"Ele era um gênio, claro [...] Mas, ao mesmo tempo, também era arrogante, vaidoso, uma pessoa muito difícil. Um neurótico como nunca tinha visto antes. Às vezes se recusava a tocar com o resto do grupo, queria números sozinhos. Na banda todos o detestavam e o chamavam de 'o único' porque nunca conversava com ninguém, a impressão que tinham era que sempre os olhava de cima para baixo. Agora, sem a menor dúvida, tocava maravilhosamente. Mas se eu não o mandasse embora perderia o resto da banda. Só no último dia, quando veio se despedir, achei-o um pouco triste. 'Dedico a você meu silêncio', ele me disse, e saiu correndo. Não sei o que quis dizer com isto: 'Dedico a você meu silêncio'. Dá pra entender?"
O último livro de Vargas Llosa, lançado dois anos antes de sua morte, mas já avisando que seria seu último romance, é um livro... queria dizer cômico, mas não chega a tanto... mesmo sendo uma espécie de sátira.
Mas não daquelas sátiras que te fazem rir, é mais uma ironia... Nosso protagonista, Toño Azpilcueta (não consigo decorar a grafia desse sobrenome por nada) é um crítico literário medíocre, pra dizer o mínimo, a'te tem certo respeito, mas só escreve artigos pra umas revistas menos conhecidas. Seu casamento é um fracasso, e ele não tem lá muita perspectiva de vida. Ele é convidado para assistir a apresentação de um violinista que, logo de cara, o arrebata... Toño tem certeza de que é uma dos músicos mais talentosos que já conheceu e que ele terá uma carreira brilhante... o que não acontece.
Poucos dias depois, Toño descobre que Lalo faleceu na miséria... Toño então decide escrever a sua biografia, entrevistando pessoas que o conheciam e os fãs que, acredita ele, existem.
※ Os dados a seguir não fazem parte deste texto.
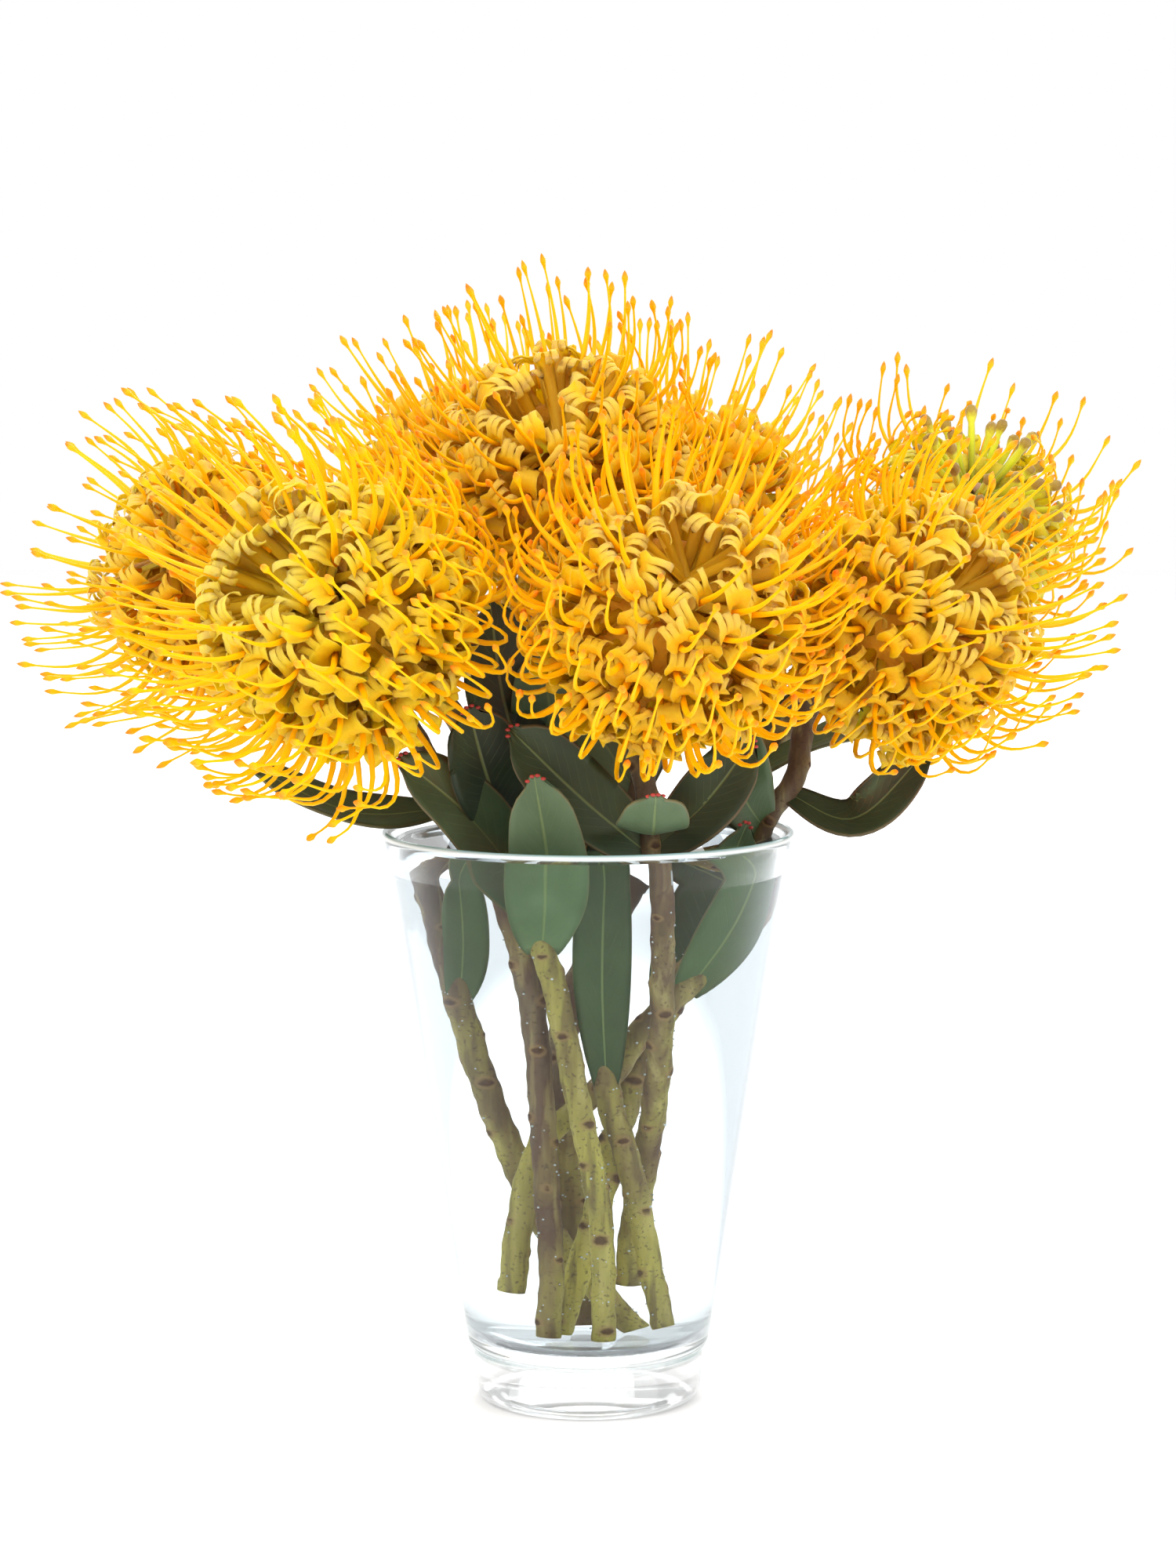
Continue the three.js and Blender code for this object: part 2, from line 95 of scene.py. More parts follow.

Uma das primeiras pessoas a ser entrevistada, e que se tornará uma personagem central no livro, é Cecília Barraza, a contra-parta ficcional de uma cantora peruana que realmente existe, ainda viva, inclusive, com seus 72 anos. O trecho que coloquei no início da postagem é dela, o que já ajuda a explicar um pouco sobre a personagem.
Toño então resolve escrever não só uma biografia, mas uma espécie de ode à música crioula (ou música tradicional peruana).
O livro é daquela leva do autor de capítulos alternados, em alguns acompanhamos a vida de Toño, suas pesquisas para o livro e tudo mais... nos outros capítulos acompanhamos o livro em si... que confesso ser chaaaaaaaaato... até porque as partes mais importantes serão lembradas nos capítulos onde a narrativa "principal" se desenrola.
Toño é um sonhador, o típico ingênuo que acha que pode salvar o mundo, na cabeça dele, a música crioula é a chave para pacificar o Peru, ele acha que todos vão se sentar em uma grande roda e, ao ouvir a mesma música, todas as diferenças e divergências serão esquecidas magicamente e todos concordarão com tudo e o mundo será cor-de-rosa cheio de pôneis saltitantes...
O livro, como já disse, traz uma ironia meio melancólica... dá uma sensação estranha de choque de realidade, de utopia risível. Toño degringola conforme a história avança, cada vez mais desconectado da realidade e mais inconveniente para quem convive com ele. É um personagem irritante em vários momentos, não é má pessoa, mas é iludido e irredutível em suas convicções abobalhadas...
É um bom livro, cheio de simbolismo, divertido em alguns momentos, irritante em outros. Diria que o autor encerrou bem sua carreira.
Jornalista, dramaturgo, ensaísta e crítico literário, Mario Vargas Llosa é um dos mais conhecidos e prestigiados escritores da atualidade. Nascido no Peru, em 1936, passou a primeira infância na Bolívia. Viveu em Paris e lecionou em diversas universidades norte-americanas e europeias.
Foi laureado com o Prêmio Nobel de Literatura em 2010 "por sua cartografia de estruturas de poder e suas imagens vigorosas sobre a resistência, revolta e derrota individual"
Faleceu, de causas naturais, em 13 de abril de 2025, em sua casa na cidade de Lima, no Peru.